If it is 100% ammonia burns then she should regain some or all of her color with a few weeks of clean water.


----------



## Sakura8 (May 12, 2011)

I'd just like to add that it's a possibility she's just showing her age. You've had her for 1 1/2 years and if you consider that she as most likely 6-12 months old by the time you bought her, she's quite an old lady for a betta, as their life spans average 1-3 yrs. As bettas get older, they do often change color and lose pigmentation. If she's still acting healthy and eating, then I would just keep her on observation and watch for any changes in behavior. And also change the water as Pataflafla suggests. Good luck with her, she's very cute.


----------



## dogmom (Sep 9, 2011)

Wanted to post some follow up photos. The dramatic pigment loss has continued in the past week and a half. We now have a parctically clear fish! She continues to be active and has a great appetite. I've been doing the 100% water changes every 5-6 days since I first noticed the pigment changes a few weeks back. Does my fish have vitiligo?
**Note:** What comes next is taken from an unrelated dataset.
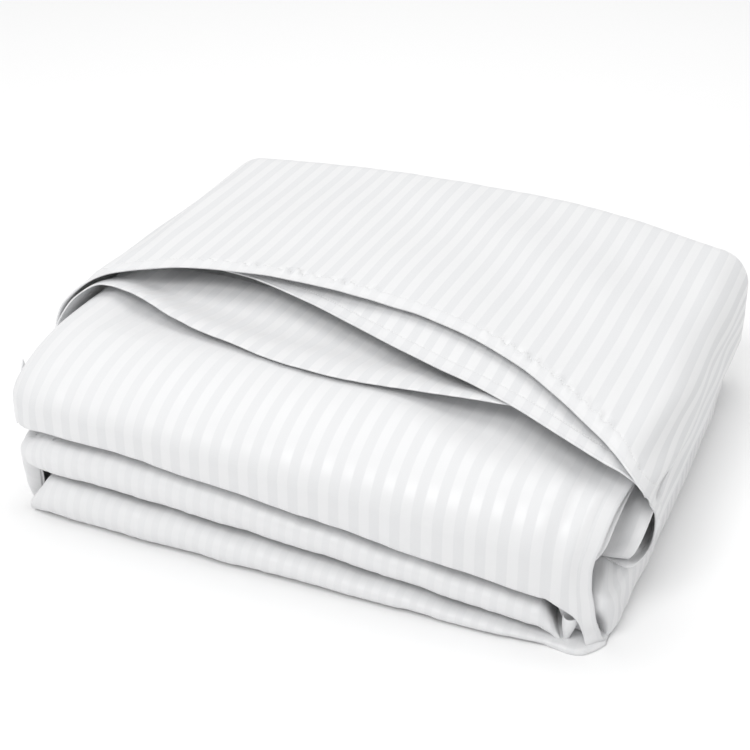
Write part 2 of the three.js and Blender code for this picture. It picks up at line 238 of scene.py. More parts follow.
@dataclass(frozen=True)
class StackForm:
    """Form of the folded stack, in its own millimetres. It repeats the driving sizes of the solids."""

    slit: float = 1.6
    shoulder: float = 104.0
    rise_start: float = 260.0
    rise_end: float = 505.0
    back_round: float = 38.0
    waist_share: float = 0.42
    heel: float = 4.0
    slot: float = 8.6
    upper_slot: float = 11.5
    sag: float = 9.0
    panel_left: float = -332.0
    panel_right: float = 309.0
    panel_round: float = 40.0
    levels: Table = Table("x base low high crown loft foot face back", [
        (-325, 127, 128, 129, 133, 134, 52, 54, 500),
        (-322, 116, 117, 118, 141, 152, 44, 44, 505),
        (-319, 100, 101, 102, 152, 166, 30, 27, 525),
        (-312, 89, 90, 91, 161, 175, 20, 13, 540),
        (-306, 10, 11, 88.5, 165, 179, 7, 7, 548),
        (-298, 2, 5, 89, 167, 181, 1, 3, 552),
        (-286, 0, 45.5, 91, 168, 182, -4, -2, 556),
        (-265, 0, 46, 93.5, 168, 183, -6, -5, 562),
        (-212, 0, 44.5, 92.5, 167, 184.4, -5, -7, 570),
        (-103, 0, 37.5, 84.5, 164, 185.8, -5, -9, 575),
        (2, 0, 30.5, 71.5, 161, 184.4, -5, -9, 575),
        (102, 0, 22, 59.5, 157, 180, -5, -8, 569),
        (198, 0, 11.5, 46, 152, 172, -4, -6, 559),
        (248, 0, 6.5, 38.5, 149, 166.4, -2, -3, 550),
        (266, 0, 3, 31, 148, 163, 0, 1, 546),
        (276, 0, 2, 15, 146, 161, 4, 5, 543),
        (292, 0, 2, 8, 142, 157, 16, 10, 537),
    ])
    panel: Table = Table("x z back", [
        (-332, 187, 544), (-314, 188, 556), (-290, 189, 565), (-250, 190, 572), (-100, 192, 582),
        (60, 189, 581), (160, 182, 571), (240, 174, 560), (280, 169.5, 553), (299, 166.5, 543),
        (309, 165, 531),
    ])

    def at(self, x: float) -> dict[str, float]:
        """All the levels at one place across the width."""
        return {name: float(self.levels(name, x)) for name in self.levels.curves}

    def opening(self, thickness: Array, slot: float) -> Array:
        """Height of the dark gap in front between two folds, less where they are thin."""
        return np.clip(0.3 * thickness, self.slit, slot)

    def top(self, x: Array, y: Array) -> Array:
        """Height of the stack's top at a place on it. It sags a little inside the mouth."""
        rise = smooth(self.rise_start, self.rise_end, y)
        return lerp(self.levels("crown", x), self.levels("loft", x), rise) - self.sagging(x, y)

    def sagging(self, x: Array, y: Array) -> Array:
        """Depth of the soft dip of the stack's top inside the mouth, deepest at the right.

        Args:
            x, y: places on the top.

        Returns:
            Depth in millimetres.
        """
        start = lerp(95.0, 20.0, smooth(0, 200, x))
        depth = self.sag * lerp(1.0, 1.5, smooth(40, 180, x)) * (1 - smooth(250, 294, np.abs(x)))
        return depth * smooth(0, 75, y - start) * (1 - smooth(260, 420, y))

    def over_edges(self, u: Array, v: Array, inset: float) -> tuple[Array, Array, Array]:
        """Where points of a flat cloth come to lie once the cloth is over the stack's edges.

        Args:
            u: place across the cloth.
            v: place along the cloth, to the back.
            inset: distance by which the whole form lies inside the top panel's.

        Returns:
            Arrays of x, y and z.
        """
        x = np.clip(u, self.panel_left + self.panel_round, self.panel_right - self.panel_round)
        y = np.minimum(v, self.panel("back", x) - self.panel_round)
        past_side = np.abs(u - x)
        past_back = v - y
        past = np.maximum(past_side, past_back)
        turn = np.minimum(past / self.panel_round, math.pi / 2)
        radius = self.panel_round - inset
        reach = radius * np.sin(turn)
        drop = radius * (1 - np.cos(turn)) + np.maximum(past - math.pi / 2 * self.panel_round, 0)
        heading = np.where(past > 0, np.arctan2(past_back, past_side), 0.0)
        return (
            x + np.sign(u - x) * reach * np.cos(heading),
            y + reach * np.sin(heading),
            self.panel("z", x) - inset - drop,
        )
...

The original photos were taken on September 6th. This one was taken September 12th. The pigment from the rear of her body is gone and the fins have larger clear areas.


----------



## dogmom (Sep 9, 2011)

Here's a photo taken yesterday September 20th. She started out entirely dark blue with a little red and stayed that way for a year and a half. Now is less than a month she is almost clear.


----------



## dogmom (Sep 9, 2011)

One more photo taken yesterday September 20th.


----------



## fightergirl2710 (Jun 9, 2011)

Looks like she marbled out!  Not a bad thing for the fish but just not as appealing to look at I guess...
This might answer some questions: http://bettysplendens.com/articles/page.imp?articleid=1114

Don't worry its not hurting her... I've seen a solid super red go from red to cellophane in a matter of weeks. :/


----------



## Sakura8 (May 12, 2011)

Goodness! She certainly has lost her pigmentation, hasn't she? Is she still acting normally? Again, I think this is possibly old age. Bettas do tend to lose their coloring as they age. I think if this was the natural marbling process, she would have marbled up sooner. 
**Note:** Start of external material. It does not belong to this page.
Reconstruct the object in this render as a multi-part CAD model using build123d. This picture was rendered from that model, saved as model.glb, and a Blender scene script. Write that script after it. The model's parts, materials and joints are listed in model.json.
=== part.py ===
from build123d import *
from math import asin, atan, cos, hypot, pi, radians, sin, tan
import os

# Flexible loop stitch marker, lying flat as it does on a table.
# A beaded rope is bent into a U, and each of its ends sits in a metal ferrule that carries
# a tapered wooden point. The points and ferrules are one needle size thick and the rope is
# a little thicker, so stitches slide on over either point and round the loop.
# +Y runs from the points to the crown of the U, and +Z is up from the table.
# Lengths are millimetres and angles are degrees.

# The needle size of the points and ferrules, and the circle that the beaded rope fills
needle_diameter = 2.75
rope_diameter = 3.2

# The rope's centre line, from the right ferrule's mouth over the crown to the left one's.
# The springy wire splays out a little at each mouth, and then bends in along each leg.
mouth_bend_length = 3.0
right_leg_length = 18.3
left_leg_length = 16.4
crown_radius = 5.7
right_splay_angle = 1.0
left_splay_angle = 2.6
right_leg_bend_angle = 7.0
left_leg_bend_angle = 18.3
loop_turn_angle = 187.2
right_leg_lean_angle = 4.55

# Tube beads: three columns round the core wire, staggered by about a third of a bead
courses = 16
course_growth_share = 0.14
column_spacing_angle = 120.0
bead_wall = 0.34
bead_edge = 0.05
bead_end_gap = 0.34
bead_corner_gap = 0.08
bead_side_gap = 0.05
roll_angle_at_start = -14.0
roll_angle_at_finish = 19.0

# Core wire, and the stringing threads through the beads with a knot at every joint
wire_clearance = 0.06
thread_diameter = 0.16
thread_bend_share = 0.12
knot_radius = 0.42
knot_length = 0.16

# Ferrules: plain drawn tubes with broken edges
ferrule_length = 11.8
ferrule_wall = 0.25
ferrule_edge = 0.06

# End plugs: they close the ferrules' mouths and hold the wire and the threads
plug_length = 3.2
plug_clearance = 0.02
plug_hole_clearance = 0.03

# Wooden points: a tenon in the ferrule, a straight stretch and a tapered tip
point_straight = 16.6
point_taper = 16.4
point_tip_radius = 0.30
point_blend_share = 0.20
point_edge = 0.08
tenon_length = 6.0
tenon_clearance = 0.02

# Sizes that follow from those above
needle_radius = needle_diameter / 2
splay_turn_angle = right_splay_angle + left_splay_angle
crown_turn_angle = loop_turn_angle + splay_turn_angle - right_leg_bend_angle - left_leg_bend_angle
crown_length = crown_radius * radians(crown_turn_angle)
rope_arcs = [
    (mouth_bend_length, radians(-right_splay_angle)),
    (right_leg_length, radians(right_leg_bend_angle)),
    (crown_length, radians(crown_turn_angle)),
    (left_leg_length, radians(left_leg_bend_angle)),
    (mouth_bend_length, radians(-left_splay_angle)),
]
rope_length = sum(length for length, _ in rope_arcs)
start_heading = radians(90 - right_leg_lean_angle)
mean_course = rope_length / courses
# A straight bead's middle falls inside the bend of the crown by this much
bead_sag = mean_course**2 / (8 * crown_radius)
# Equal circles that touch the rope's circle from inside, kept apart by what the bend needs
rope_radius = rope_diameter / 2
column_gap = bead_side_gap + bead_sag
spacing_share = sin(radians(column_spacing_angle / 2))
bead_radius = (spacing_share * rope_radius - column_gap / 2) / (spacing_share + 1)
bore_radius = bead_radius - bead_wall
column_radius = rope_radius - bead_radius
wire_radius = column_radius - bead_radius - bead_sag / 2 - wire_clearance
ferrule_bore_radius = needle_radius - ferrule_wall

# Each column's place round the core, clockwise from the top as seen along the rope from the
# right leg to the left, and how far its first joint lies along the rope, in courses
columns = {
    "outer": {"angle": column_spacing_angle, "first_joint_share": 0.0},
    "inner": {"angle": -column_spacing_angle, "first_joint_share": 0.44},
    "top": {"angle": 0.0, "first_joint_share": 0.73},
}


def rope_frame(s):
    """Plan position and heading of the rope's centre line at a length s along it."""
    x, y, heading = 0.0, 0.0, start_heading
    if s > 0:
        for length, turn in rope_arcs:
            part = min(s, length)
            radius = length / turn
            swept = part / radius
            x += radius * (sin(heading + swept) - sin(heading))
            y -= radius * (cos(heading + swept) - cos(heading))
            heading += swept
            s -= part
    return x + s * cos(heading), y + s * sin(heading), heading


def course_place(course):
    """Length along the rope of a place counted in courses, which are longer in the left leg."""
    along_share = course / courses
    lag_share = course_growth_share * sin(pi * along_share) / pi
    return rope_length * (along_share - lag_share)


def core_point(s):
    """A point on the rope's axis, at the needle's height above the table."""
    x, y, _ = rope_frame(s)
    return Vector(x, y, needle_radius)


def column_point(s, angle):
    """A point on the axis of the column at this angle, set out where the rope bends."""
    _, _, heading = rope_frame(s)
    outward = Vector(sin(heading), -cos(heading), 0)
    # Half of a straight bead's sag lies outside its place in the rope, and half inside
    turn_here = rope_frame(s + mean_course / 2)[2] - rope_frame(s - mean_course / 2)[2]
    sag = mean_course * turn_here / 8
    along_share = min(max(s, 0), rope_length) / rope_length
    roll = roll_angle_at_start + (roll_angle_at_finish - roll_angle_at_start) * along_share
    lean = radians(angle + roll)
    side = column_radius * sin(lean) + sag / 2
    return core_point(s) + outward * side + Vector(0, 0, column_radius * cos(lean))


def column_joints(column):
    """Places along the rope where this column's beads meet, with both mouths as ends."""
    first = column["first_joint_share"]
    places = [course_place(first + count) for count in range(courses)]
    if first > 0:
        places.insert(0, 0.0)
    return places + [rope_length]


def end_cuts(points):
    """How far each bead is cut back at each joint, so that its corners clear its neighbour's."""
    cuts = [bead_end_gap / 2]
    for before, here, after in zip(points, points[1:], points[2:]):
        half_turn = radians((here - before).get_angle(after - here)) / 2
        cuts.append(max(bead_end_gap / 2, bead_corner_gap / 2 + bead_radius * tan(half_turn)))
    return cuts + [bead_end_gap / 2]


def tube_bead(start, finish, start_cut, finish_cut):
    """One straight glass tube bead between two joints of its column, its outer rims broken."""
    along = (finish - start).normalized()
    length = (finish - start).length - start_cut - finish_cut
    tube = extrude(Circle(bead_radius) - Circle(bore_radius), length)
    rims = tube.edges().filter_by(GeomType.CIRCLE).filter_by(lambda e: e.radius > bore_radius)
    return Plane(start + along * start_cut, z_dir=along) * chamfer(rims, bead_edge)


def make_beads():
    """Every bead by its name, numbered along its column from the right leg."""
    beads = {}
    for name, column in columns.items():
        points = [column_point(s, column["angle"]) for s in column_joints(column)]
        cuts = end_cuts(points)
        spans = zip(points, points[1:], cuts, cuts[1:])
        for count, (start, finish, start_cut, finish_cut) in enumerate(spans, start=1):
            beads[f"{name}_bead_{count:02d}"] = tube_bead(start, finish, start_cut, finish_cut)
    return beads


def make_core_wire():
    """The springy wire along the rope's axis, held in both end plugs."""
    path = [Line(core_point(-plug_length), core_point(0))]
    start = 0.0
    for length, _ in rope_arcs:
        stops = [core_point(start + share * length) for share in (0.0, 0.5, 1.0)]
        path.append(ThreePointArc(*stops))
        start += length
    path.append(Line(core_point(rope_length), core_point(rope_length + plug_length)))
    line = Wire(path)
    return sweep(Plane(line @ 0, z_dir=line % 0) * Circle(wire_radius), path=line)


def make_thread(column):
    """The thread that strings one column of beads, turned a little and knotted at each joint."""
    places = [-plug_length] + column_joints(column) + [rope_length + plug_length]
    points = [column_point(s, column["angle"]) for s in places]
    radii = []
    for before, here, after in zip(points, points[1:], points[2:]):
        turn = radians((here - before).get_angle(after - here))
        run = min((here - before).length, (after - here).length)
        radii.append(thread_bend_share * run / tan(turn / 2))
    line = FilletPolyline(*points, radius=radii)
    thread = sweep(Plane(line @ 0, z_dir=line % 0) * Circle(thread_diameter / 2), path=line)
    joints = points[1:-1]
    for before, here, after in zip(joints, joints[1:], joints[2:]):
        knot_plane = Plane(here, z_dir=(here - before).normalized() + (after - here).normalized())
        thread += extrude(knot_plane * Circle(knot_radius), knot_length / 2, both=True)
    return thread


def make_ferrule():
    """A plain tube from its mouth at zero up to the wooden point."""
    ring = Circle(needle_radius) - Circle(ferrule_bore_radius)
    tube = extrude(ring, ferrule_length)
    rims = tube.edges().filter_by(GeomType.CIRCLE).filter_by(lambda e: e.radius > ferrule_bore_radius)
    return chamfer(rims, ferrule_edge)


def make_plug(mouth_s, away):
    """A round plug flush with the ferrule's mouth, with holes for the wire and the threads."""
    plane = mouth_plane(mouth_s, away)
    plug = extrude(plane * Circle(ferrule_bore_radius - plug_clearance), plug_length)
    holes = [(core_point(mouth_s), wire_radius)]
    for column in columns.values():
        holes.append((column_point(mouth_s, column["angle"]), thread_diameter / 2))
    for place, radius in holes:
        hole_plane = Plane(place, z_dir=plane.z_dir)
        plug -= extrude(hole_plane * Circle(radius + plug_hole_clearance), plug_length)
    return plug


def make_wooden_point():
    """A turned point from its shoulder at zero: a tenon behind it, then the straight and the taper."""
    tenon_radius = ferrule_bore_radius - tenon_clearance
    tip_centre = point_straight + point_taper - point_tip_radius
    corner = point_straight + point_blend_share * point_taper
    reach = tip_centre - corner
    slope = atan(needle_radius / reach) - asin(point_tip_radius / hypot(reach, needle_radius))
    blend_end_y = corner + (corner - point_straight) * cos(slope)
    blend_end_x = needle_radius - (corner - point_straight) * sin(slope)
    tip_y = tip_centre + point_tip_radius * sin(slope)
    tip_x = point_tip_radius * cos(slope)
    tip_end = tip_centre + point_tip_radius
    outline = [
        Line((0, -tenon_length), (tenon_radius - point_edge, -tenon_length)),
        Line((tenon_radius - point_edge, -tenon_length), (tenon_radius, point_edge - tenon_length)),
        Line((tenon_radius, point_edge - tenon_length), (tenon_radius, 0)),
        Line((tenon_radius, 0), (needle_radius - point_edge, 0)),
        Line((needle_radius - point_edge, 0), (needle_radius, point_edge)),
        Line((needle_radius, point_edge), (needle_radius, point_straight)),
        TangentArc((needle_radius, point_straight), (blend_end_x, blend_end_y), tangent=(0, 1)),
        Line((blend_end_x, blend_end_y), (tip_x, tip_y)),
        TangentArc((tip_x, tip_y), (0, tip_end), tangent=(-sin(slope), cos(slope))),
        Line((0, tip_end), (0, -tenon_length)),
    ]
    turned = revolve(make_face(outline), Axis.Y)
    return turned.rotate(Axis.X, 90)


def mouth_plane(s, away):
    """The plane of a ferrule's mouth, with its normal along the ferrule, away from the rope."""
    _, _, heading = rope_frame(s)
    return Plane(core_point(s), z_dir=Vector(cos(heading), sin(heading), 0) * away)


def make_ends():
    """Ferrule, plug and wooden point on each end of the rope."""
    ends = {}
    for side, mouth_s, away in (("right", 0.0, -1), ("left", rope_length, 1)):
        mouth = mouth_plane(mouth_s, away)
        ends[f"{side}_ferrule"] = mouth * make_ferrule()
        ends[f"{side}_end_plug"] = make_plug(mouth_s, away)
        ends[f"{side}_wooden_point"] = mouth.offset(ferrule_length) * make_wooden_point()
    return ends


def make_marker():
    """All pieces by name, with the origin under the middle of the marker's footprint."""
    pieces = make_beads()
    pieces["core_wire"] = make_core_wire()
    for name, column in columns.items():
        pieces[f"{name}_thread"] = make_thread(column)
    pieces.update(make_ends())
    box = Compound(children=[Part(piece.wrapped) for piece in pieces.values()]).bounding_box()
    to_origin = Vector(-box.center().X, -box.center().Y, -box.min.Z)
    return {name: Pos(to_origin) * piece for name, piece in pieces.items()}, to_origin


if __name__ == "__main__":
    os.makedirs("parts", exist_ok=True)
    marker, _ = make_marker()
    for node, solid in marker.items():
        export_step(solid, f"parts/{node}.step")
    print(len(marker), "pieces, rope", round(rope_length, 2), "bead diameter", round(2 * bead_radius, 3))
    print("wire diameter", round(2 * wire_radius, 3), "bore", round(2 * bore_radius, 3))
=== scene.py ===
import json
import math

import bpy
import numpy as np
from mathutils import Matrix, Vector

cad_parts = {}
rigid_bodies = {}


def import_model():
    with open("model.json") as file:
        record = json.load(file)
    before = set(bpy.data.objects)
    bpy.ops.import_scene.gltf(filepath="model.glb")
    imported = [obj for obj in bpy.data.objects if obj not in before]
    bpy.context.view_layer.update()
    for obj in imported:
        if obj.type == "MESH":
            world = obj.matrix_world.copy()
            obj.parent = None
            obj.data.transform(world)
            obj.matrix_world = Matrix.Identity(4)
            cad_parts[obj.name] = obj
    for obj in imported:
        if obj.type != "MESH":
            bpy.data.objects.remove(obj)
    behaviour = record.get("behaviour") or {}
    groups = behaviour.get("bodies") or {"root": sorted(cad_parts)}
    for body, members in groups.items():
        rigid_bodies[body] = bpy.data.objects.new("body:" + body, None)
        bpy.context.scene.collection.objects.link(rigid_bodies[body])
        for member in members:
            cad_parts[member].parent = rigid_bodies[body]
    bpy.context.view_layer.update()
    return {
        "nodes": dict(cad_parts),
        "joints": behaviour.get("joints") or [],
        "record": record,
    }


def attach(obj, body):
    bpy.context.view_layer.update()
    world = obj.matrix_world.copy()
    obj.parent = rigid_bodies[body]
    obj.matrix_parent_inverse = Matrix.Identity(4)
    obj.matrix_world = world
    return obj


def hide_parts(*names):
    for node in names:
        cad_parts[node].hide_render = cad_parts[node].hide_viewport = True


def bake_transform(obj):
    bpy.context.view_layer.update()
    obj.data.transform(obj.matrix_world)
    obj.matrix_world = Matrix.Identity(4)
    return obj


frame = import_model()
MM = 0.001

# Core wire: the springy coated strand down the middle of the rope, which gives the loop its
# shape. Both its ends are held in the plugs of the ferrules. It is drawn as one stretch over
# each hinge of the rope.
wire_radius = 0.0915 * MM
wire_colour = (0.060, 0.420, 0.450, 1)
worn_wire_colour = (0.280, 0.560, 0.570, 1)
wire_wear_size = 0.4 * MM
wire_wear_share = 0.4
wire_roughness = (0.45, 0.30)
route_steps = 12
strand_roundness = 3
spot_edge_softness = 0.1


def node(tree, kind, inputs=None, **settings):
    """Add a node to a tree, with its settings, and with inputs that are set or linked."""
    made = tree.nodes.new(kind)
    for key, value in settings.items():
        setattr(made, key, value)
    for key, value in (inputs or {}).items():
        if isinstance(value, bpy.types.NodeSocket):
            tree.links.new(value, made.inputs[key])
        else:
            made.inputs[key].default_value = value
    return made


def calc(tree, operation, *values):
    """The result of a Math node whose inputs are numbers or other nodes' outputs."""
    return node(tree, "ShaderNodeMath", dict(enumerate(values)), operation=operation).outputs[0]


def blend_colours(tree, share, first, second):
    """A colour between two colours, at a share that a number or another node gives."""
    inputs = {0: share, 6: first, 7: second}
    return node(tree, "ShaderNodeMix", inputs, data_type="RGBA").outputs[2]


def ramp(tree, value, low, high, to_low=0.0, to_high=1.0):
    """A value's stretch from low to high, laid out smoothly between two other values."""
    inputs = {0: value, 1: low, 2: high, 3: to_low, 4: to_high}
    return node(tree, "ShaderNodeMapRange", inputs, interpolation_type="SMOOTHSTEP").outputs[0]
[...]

Have you tested your ammonia and nitrites lately?


----------



## dogmom (Sep 9, 2011)

Wow, thanks, those pictures are great - and similar to what I've noticed, though my girl has lost both blue and red pigment at the same time. I was told before that she might be too old for it to be marbling, but it seems that the fish in the article was older too when his color changed. Fishy is probably at least 2 since we've had her for a year and a half. Does this mean she can change again, or will she stay clear. I'm just curious, I don't really care, I just want her to be happy and healthy.


----------



## dogmom (Sep 9, 2011)

Sakura8 said:


> Have you tested your ammonia and nitrites lately?
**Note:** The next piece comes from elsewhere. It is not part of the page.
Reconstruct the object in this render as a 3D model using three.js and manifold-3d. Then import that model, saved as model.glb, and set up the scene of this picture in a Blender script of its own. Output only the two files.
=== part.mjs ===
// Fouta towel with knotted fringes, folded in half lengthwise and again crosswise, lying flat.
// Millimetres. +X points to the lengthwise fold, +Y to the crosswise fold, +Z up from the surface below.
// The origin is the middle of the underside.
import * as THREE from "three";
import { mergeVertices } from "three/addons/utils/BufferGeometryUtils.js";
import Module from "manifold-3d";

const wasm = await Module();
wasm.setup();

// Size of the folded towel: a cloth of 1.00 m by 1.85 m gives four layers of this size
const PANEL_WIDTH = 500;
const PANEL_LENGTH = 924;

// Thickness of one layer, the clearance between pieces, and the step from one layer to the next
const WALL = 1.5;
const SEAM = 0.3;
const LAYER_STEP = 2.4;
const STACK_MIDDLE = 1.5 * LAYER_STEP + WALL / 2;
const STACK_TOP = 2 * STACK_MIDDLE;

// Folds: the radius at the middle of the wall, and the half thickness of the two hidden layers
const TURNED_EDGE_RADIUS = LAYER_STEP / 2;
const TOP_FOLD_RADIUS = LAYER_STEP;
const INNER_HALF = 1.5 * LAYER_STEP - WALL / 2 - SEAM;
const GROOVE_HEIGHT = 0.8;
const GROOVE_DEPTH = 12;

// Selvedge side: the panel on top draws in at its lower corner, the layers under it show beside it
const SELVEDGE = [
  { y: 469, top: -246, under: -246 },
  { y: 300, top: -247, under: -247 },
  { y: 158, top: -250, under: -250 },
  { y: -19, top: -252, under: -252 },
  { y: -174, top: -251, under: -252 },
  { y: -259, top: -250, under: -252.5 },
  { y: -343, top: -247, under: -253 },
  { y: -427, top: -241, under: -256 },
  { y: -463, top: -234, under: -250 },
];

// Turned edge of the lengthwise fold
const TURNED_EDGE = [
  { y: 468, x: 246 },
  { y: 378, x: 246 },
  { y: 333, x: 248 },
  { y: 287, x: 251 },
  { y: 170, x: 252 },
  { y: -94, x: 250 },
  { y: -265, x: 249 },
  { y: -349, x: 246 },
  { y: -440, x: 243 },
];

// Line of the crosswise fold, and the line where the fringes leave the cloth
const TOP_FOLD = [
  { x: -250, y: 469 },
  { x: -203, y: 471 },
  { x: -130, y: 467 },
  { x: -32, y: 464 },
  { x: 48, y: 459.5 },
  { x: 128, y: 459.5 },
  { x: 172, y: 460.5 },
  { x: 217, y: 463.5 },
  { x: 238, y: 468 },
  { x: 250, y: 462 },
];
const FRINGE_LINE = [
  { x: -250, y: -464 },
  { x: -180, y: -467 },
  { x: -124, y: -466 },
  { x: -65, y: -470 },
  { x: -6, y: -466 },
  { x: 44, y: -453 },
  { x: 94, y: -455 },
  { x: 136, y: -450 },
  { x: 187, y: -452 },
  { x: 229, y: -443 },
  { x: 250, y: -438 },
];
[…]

I haven't. Does it make sense to test this even when I'm doing the 100% water changes? Thanks.

Lisa


----------



## fightergirl2710 (Jun 9, 2011)

Usually more mature fish don't change as much but there are exceptions everywhere. 
With old age their colours become paler but they don't fade exactly.. Azure who was a bright royal blue became a dull purple after a year and a half or two.. That is my experience at least...


----------



## Sakura8 (May 12, 2011)

dogmom said:


> I haven't. Does it make sense to test this even when I'm doing the 100% water changes? Thanks.
> 
> Lisa


Haha, no, it definitely doesn't make sense to waste the test equipment then. Sorry, I didn't realize you were doing the 100% changes.


----------



## dogmom (Sep 9, 2011)

I was cleaning my 6 year olds desk and found some old photos of Fishy, taken last year - long before her color change. Hard to believe its the same fish when you look at the photos side by side. It really was a dramatic and fast change. Just thought someone might find this interesting.

Lisa


----------



## Sakura8 (May 12, 2011)

She looks quite striking both ways, though.


----------